Ein weiteres Highlight der Kabine befindet sich an Steuerbord. Auf Knopfdruck klappt hier ein Balkon herunter, den der Eigner und seine Begleitung für ein Frühstück, einen Sundowner oder einfach für Frischluftzufuhr vor Anker nutzen können. Im Bad verbaute Overmarine den auf Yachten selten zu sehenden Eramosa-Kalkstein aus Kanada, dessen braune Optik eher an Holz denn an Stein erinnert. Es muss eine interessante Erfahrung sein, hier zu duschen, da mehrere Skylights türkisfarbenes Licht in den Raum strahlen. Sie sind in den Boden des Infinity-Pools eingelassen, der sich auf dem Oberdeck im Bugbereich befindet. Ihn erkunden wir später.
Zunächst geht es zurück in die Lobby und von dort auf das Unterdeck, wo Gäste oder Familienmitglieder in vier Kabinen schlafen. Während die Größe der Unterkünfte nahezu identisch ist, besitzt jede Kabine ein anderes Thema, das sich an den beliebtesten Feriendestinationen des Eigners orientiert. "Bodrum" schimmert in verschiedenen Blau- und Türkistönen, die an die Farbe des Meeres vor dem türkischen Badeort erinnern sollen. Das Bisazza-Mosaik im Bad und die Wandverkleidung aus gefärbtem Kuhfell nehmen das Thema ebenfalls auf. In der Kabine "Mauritius" hängt an der Wand ein dunkelgrünes, bepflanztes Beet. Die "Saint-Tropez" ließ der Eigner mit stilisierten Motiven der Klassikerregatta "Les Voiles de Saint-Tropez" verzieren. Sie schmückt ein Boden, der an das Teakdeck einer Segelyacht erinnert. Kabine Nummer vier heißt "Bergama" und ist nur etwas erklärungsbedürftig, wenn man den alten Namen des Ortes verschweigt. Bergama hieß früher Pergamon, liegt rund 80 Kilometer von Izmir entfernt und gilt als eine Weltstadt der Antike. Sie passt also durchaus in das Konglomerat auf dem Unterdeck.

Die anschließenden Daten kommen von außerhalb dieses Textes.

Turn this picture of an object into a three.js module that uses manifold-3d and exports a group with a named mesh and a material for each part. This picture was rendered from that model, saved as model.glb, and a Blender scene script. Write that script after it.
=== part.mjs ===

Erneut durch die Lobby, führt der Rundgang über die Oceano auf das Oberdeck. Im Salon oder der sogenannten Skylounge offenbart sich, dass der Eigner ein Cineast zu sein scheint. Der Raum hinter der Brücke ist komplett als Kino eingerichtet. Vor einem Fernseher mit respektabler Diagonale gruppieren sich drei Sofas, die eigens für diese Oceano 42 angefertigt wurden. Mehrere Hocker und Beistelltische dazwischen können variabel platziert werden, auch die Sofas selbst lassen sich je nach Zuschauerkonstellation arrangieren. Achtern steht ein weiterer Speiseplatz für acht an Deck, im Bug wartet ein weiteres Entertainment-Feature, das auf einer Yacht dieser Größenklasse seinesgleichen sucht. Alberto Mancini ließ hier einen Infinity-Pool installieren, in den man sich quasi direkt von der Sonnenliege hineinrollen kann. Er ist im oberen Bereich so flach, dass selbst jüngster Nachwuchs nicht abtaucht. Zum Bug hin nimmt die Wassertiefe zu. Eine Verglasung erlaubt den Blick über den Steven hinaus. Eine Etage höher komplettiert das Sundeck mit Sonnenliegen, Sofalandschaft und dem dritten Speiseplatz das ruhige Konzept der Oceano 42. Wie es aussieht, erfüllt sie alle Voraussetzungen für einen ernst zu nehmenden Player in der 40-Meter-Klasse.